The comparison is not valid. AOIT is a lossy OIT algorithm whereas a fragment sort gives you correct ordering.
True, but the visual difference is negligable with as few as 4 notes (see the paper for more results). Even 2 nodes is usually fine especially if you have even a rough sort (which most games do).
Being an approximation doesn't make a comparison invalid, it just means you have to compare both the image error and the performance. Hell blending pretty much anything (particles, hair, etc) is a huge approximation already compared to reality, so it's hard to argue on a theoretical purity level. And as we all know, game developers don't really care about ground truth anyways as long as it looks good, behaves well and is fast
Anyways my only point there was to emphasize how expensive sorting fragments is on GPUs.
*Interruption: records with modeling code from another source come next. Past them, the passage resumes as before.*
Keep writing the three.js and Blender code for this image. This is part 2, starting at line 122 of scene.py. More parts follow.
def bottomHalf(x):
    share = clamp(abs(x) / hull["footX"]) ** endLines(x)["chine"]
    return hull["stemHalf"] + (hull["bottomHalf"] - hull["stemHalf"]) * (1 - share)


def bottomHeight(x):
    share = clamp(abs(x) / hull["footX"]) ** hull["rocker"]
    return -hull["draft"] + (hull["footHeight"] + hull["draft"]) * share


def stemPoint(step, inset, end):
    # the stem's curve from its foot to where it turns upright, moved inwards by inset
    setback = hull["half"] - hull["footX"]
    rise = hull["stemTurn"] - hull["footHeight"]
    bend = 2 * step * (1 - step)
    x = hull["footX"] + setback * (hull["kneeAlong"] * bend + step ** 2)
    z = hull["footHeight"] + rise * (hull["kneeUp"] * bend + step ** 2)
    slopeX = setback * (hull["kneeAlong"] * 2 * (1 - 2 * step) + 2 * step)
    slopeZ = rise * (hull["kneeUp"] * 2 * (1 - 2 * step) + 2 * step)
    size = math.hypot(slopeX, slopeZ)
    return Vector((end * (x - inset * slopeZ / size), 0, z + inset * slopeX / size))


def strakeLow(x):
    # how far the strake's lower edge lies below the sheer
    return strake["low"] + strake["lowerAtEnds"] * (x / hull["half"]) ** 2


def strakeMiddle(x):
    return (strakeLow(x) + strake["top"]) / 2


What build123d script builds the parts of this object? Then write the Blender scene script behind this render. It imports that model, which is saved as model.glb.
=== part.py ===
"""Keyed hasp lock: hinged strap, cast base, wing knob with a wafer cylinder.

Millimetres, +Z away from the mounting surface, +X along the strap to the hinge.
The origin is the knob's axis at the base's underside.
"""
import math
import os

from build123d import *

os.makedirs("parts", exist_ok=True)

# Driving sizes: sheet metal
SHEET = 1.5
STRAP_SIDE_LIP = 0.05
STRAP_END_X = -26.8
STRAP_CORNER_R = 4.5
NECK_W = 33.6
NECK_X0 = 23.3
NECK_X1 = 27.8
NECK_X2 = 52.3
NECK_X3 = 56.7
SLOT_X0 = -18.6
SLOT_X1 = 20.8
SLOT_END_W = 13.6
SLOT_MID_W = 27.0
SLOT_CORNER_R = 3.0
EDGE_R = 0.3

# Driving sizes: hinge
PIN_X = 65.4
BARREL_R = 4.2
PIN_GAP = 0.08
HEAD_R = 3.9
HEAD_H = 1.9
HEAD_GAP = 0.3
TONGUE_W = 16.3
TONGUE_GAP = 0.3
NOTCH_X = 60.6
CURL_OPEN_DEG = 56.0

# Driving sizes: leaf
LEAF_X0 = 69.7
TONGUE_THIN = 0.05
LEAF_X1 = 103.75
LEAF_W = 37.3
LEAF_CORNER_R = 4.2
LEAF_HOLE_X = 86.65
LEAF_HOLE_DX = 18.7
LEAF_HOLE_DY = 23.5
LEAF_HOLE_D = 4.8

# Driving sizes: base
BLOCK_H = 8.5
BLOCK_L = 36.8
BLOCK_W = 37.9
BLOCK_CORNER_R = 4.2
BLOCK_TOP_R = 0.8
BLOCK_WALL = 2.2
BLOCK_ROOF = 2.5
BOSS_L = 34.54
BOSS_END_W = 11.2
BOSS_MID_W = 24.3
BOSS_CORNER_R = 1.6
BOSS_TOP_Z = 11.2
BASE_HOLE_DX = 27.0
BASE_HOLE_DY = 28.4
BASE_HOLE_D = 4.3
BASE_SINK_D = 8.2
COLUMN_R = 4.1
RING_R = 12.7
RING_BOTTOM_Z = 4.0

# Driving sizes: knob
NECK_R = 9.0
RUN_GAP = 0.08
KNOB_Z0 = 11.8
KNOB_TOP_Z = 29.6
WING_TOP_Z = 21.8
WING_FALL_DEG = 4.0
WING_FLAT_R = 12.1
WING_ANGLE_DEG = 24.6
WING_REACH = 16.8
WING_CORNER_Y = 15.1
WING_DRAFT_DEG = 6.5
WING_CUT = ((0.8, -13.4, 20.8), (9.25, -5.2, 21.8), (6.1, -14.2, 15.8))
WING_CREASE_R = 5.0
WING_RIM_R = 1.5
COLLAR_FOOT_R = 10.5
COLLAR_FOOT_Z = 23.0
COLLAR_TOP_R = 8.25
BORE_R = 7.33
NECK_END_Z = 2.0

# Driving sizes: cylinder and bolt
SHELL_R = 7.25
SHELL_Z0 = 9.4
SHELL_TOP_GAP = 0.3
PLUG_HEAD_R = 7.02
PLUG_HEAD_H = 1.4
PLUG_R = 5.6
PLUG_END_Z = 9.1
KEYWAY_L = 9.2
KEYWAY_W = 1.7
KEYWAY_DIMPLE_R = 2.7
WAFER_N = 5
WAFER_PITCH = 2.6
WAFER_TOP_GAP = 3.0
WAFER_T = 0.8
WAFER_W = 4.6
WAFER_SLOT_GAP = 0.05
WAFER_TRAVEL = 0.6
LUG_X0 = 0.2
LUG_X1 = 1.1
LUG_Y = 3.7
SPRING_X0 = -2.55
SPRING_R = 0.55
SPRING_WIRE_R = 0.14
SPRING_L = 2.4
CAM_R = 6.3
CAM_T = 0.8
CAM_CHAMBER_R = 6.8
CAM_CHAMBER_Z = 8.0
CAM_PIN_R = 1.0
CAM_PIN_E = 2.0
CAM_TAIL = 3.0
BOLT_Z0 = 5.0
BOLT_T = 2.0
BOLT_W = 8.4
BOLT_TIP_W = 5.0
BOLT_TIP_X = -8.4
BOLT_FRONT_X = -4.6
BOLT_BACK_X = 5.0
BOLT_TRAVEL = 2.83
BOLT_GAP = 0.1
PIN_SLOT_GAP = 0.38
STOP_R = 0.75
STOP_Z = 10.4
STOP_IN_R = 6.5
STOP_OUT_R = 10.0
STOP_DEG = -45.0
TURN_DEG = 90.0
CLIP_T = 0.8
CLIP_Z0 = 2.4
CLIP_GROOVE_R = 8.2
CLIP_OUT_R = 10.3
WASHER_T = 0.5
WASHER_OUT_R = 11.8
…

It's not a particularly SIMD-friendly algorithm, particularly with linked lists. I think the fragment sorting thing could be made to work better in a sort-middle architecture than an IMR to be honest, as then you could use local memory and organize it a lot better than linked lists. It's quite unfortunate that the DX/UAV/IMR model has forced us into the global atomics/scatter solution.
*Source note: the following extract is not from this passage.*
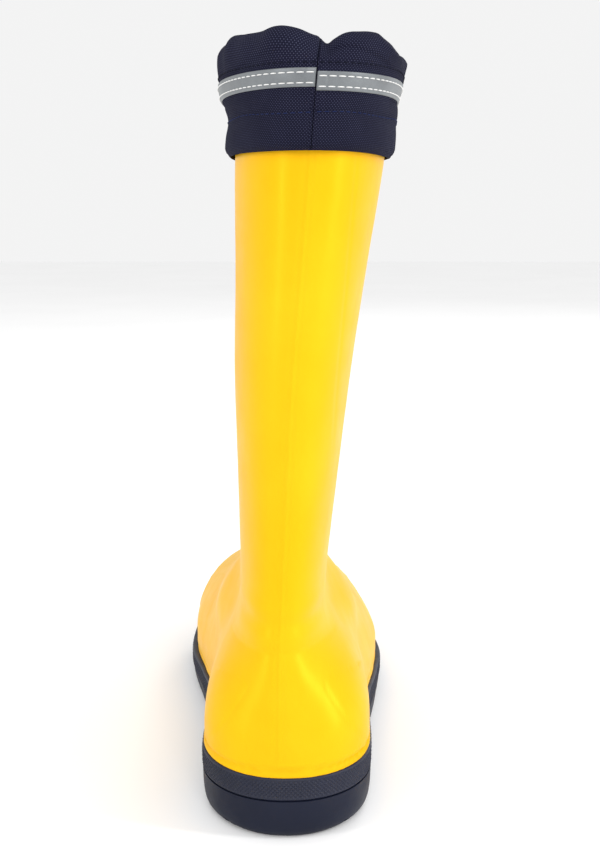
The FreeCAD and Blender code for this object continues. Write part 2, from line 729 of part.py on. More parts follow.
# ---------------------------------------------------------------- hem eyelets
rings = []
level = (sleeve_top + size("hem_top")) / 2
for side, ending in ((-1.0, "Left"), (1.0, "Right")):
    spread = size("eyelet_spread")
    across = sleeve_half(level)
    reach = across + REACH_OVER
    drop_back = reach * (1 - (spread / across) ** EDGE_POWER) ** (1 / EDGE_POWER)
    normal_x = (spread / across) ** (EDGE_POWER - 1) / across
    normal_y = (drop_back / reach) ** (EDGE_POWER - 1) / reach
    turn = math.degrees(math.atan2(side * normal_x, normal_y))
    spot = Vector(lean(level) + side * spread, (front(level) + back(level)) / 2 + drop_back, level)
    spot = spot - Vector(size("side_shift"), size("origin_shift"), 0)
    spot = spot + Vector(math.sin(math.radians(turn)), math.cos(math.radians(turn)), 0) * 0.35
    facing = Rotation(Vector(0, 0, 1), -turn).multiply(Rotation(Vector(1, 0, 0), -90))
    flange = doc.addObject("Part::Cylinder", "Flange" + ending)
    flange.setExpression("Radius", "Sizes.eyelet_radius")
    flange.setExpression("Height", "Sizes.eyelet_flange")
    flange.Placement = Placement(spot, facing)
    hole = doc.addObject("Part::Cylinder", "Hole" + ending)
    hole.setExpression("Radius", "Sizes.eyelet_hole")
    hole.setExpression("Height", "Sizes.eyelet_flange * 3")
    hole.Placement = Placement(spot - facing.multVec(Vector(0, 0, 1)), facing)
    rings.append(cut("Eyelet" + ending, flange, hole))
pair = doc.addObject("Part::Compound", "Eyelets")
pair.Links = rings
node("hem_eyelets", pair)

# ---------------------------------------------------------------- checks and export
doc.recompute()
for item in doc.Objects:
    if "Invalid" in item.State or "Error" in item.State:
        raise RuntimeError("failed object: " + item.Name)
os.makedirs("parts", exist_ok=True)
low = Vector(1e9, 1e9, 1e9)
high = Vector(-1e9, -1e9, -1e9)
for name, item in nodes.items():
    shape = item.Shape
    if shape.isNull() or not shape.isValid() or not shape.Solids:
        raise RuntimeError("bad shape: " + name)
    shape.exportStep("parts/%s.step" % name)
    box = shape.optimalBoundingBox(False, False)
    low = Vector(min(low.x, box.XMin), min(low.y, box.YMin), min(low.z, box.ZMin))
    high = Vector(max(high.x, box.XMax), max(high.y, box.YMax), max(high.z, box.ZMax))
    print("%-22s solids %d volume %9.1f" % (name, len(shape.Solids), shape.Volume))
print("box", low, high)
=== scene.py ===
# Deck boot, right foot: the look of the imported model. Lengths in the helpers are millimetres
# from the heel's back edge, as in the CAD; place() turns them into the frame's metres.
import math

import bpy
import numpy as np
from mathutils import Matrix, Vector


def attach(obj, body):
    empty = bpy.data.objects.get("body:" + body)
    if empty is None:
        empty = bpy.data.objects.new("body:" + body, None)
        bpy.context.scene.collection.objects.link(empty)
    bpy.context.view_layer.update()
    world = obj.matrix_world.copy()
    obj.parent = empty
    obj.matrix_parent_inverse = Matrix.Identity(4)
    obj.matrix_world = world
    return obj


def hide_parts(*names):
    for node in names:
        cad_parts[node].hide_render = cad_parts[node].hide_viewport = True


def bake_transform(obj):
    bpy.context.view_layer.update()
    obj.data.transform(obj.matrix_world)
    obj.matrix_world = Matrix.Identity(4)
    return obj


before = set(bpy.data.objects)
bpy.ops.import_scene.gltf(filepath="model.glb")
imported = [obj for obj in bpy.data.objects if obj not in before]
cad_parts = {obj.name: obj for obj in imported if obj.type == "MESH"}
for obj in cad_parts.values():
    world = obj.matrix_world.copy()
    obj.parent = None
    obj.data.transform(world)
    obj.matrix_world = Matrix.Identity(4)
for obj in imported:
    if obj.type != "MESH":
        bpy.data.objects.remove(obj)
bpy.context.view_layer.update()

# From the heel's back edge to the frame's origin, sideways and along the foot.
SIDE_SHIFT = 1.106
LONG_SHIFT = -146.05

# ---------------------------------------------------------------- curves over the stations
# Stations along the foot, and heights up the shaft and the gaiter.
FOOT_POS = (0.0, 48.0, 100.0, 150.0, 200.0, 250.0, 300.0)
SHAFT_POS = (40.0, 90.0, 122.0, 155.0, 202.0, 250.0, 300.0, 330.0, 380.0)
GAITER_POS = (298.0, 301.0, 308.0, 315.0, 323.0, 331.0, 340.0, 349.0)


def curve(knots, values):
    """Smooth curve through the stations, for numbers or arrays."""
    knots = np.array(knots, float)
    values = np.array(values, float)
    spans = np.diff(knots)
    rates = np.diff(values) / spans
    slopes = np.zeros(len(knots))
    slopes[0] = rates[0]
    slopes[-1] = rates[-1]
    slopes[1:-1] = (rates[:-1] * spans[1:] + rates[1:] * spans[:-1]) / (spans[:-1] + spans[1:])
    for i in range(len(spans)):
        if abs(rates[i]) < 1e-9:
            slopes[i] = slopes[i + 1] = 0.0

    def value(place):
        place = np.asarray(place, float)
        i = np.clip(np.searchsorted(knots, place) - 1, 0, len(spans) - 1)
        t = np.clip((place - knots[i]) / spans[i], 0, 1)
        low = (1 + 2 * t) * (1 - t) ** 2 * values[i] + t * (1 - t) ** 2 * spans[i] * slopes[i]
        high = t * t * (3 - 2 * t) * values[i + 1] + t * t * (t - 1) * spans[i] * slopes[i + 1]
        return low + high

    return value


medial = curve(FOOT_POS, (-36.8, -40.3, -39.6, -48.4, -58.0, -57.8, -50.0))
lateral = curve(FOOT_POS, (36.8, 40.0, 41.8, 48.8, 53.2, 45.2, 28.0))
sole_top = curve(FOOT_POS, (18.5, 18.5, 17.5, 13.0, 9.7, 10.3, 18.5))
roof = curve(FOOT_POS, (70.0, 78.0, 84.0, 86.0, 76.5, 67.0, 57.0))
belt = curve(FOOT_POS, (36.0, 36.0, 34.0, 32.0, 30.0, 31.0, 36.0))
power = curve(FOOT_POS, (2.6, 2.4, 1.7, 1.25, 1.1, 1.4, 2.0))
inset = curve(FOOT_POS, (0.9, 0.9, 1.5, 2.3, 2.8, 2.8, 2.4))
band = curve(FOOT_POS, (11.0, 11.0, 10.4, 9.6, 9.0, 9.0, 9.0))
half = curve(SHAFT_POS, (19.0, 19.8, 21.3, 23.6, 27.1, 30.3, 34.2, 35.2, 36.5))
lean = curve(SHAFT_POS, (-3.4, -2.6, -1.2, 0.35, 2.6, 6.5, 10.4, 12.7, 16.7))
back = curve(SHAFT_POS, (6.0, 9.5, 10.0, 8.0, 5.0, 3.0, 1.5, 1.0, 0.5))
front = curve(SHAFT_POS, (126.0, 126.0, 128.0, 132.0, 139.5, 147.0, 154.0, 156.5, 159.0))
sleeve_half = curve(GAITER_POS, (37.9, 38.5, 38.9, 38.5, 40.4, 42.4, 43.3, 41.6))

# The foot: its length, its rounded ends and how far the upper stands inside the sole's edge.
LENGTH = 300.0
HEEL_CAP = 42.0
TOE_CAP = 66.0
HEEL_POWER = 2.3
TOE_POWER = 2.5
HEEL_INSET = 0.9
TOE_INSET = 2.4
TRAY = 2.5
OVAL = 2.15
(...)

Now to be fair I'm a linked-list hater even on the CPU (where they are less bad), but I'm in good company judging from the game dev twitter conversation the other day
A better comparison would be to compare AOIT with a K-nearest fragment sort, whereby only the first K-fragments are sorted and remaining ones composited (or blended out of order).
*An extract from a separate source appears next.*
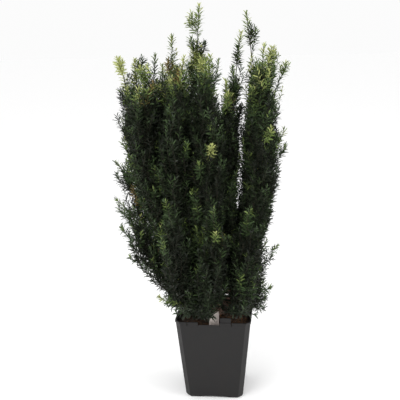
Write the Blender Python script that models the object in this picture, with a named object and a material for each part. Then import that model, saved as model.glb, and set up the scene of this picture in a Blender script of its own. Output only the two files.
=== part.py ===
"""A young column-shaped yew in its deep square nursery pot.

The plant is a short flared stem whose head throws up many boughs, and each bough carries one upright
mass of foliage that ends in a thin leader. It stands in a tapered pot with cut-off corners, on its root
ball, with a blank plant label at the front. Every piece is its own closed solid.

Metres, +Z up. The origin is the centre of the pot's flat underside, and the front looks towards -Y.
"""
from dataclasses import dataclass
from math import atan2, cos, hypot, pi, radians, sin
from random import Random

import bmesh
import bpy
import numpy as np
from mathutils import Matrix, Vector

# Pot
POT_HEIGHT = 0.241
POT_TURN = radians(-6)          # the pot is turned a little clockwise under the plant
RIM_HALF = 0.1045               # half the width over the flats at the rim
BASE_HALF = 0.0810              # half the width over the flats at the foot
CORNER_FACET = 0.0180           # width of each cut-off corner
FOOT_ROUND = 0.007              # height over which the walls draw in to the foot
FOOT_INSET = 0.003
LIP_HEIGHT = 0.007
LIP_OUT = 0.0015
WALL = 0.0022
FLOOR = 0.0030
ARCH_HALF_WIDTH = 0.042         # each side of the foot is arched between two corner feet
ARCH_RISE = 0.0055
ARCH_DEPTH = 0.016
SLIT_WIDTH = 0.0018
SLIT_DEPTH = 0.011
SLIT_PLACES = (-0.0715, -0.0400, 0.0190, 0.0525)
RECESS_DEPTH = 0.008            # the rim is lowered between the middle two slits
TAB_HEIGHT = 0.014              # and a raised tab stands between the last two

# Root ball and plant label
SOIL_TOP = 0.2230
SOIL_CROWN = 0.004              # the soil swells a little towards the stem
FIT_GAP = 0.0003
LABEL_WIDTH = 0.028
LABEL_THICKNESS = 0.0008
LABEL_TOP = 0.265
LABEL_STAKE = 0.030             # length below the soil
LABEL_PLACE = (-0.006, -0.0880)
LABEL_LEAN = radians(-6)
LABEL_TURN = radians(6)

# Stem: a flared foot, a short shank and a swollen head from which the boughs fan
STEM_FLARE = 0.024
STEM_SHANK = 0.015
HEAD_RADIUS = 0.027
HEAD_HEIGHT = 0.2740
STEM_LEAN = Vector((-0.004, 0.003, 0.0))
STEM_SIDES = 20
FLARE_LOBES = 4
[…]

For a given K/storage size, AOIT already gets you a better result than a K-buffer (arguably a K-buffer is just a different replacement strategy). The key insight is that "nearest" isn't the greatest heuristic in a lot of cases if the transmittance of those fragments is very high. It's better to optimize for the error in transmittance over the curve (i.e. contribution to the final pixel) directly. Again, this is all covered in the paper from HPG 2011.
That said, even simpler heuristics work pretty well in practice. I think Marco's upcoming paper will discuss some of that in more detail as well.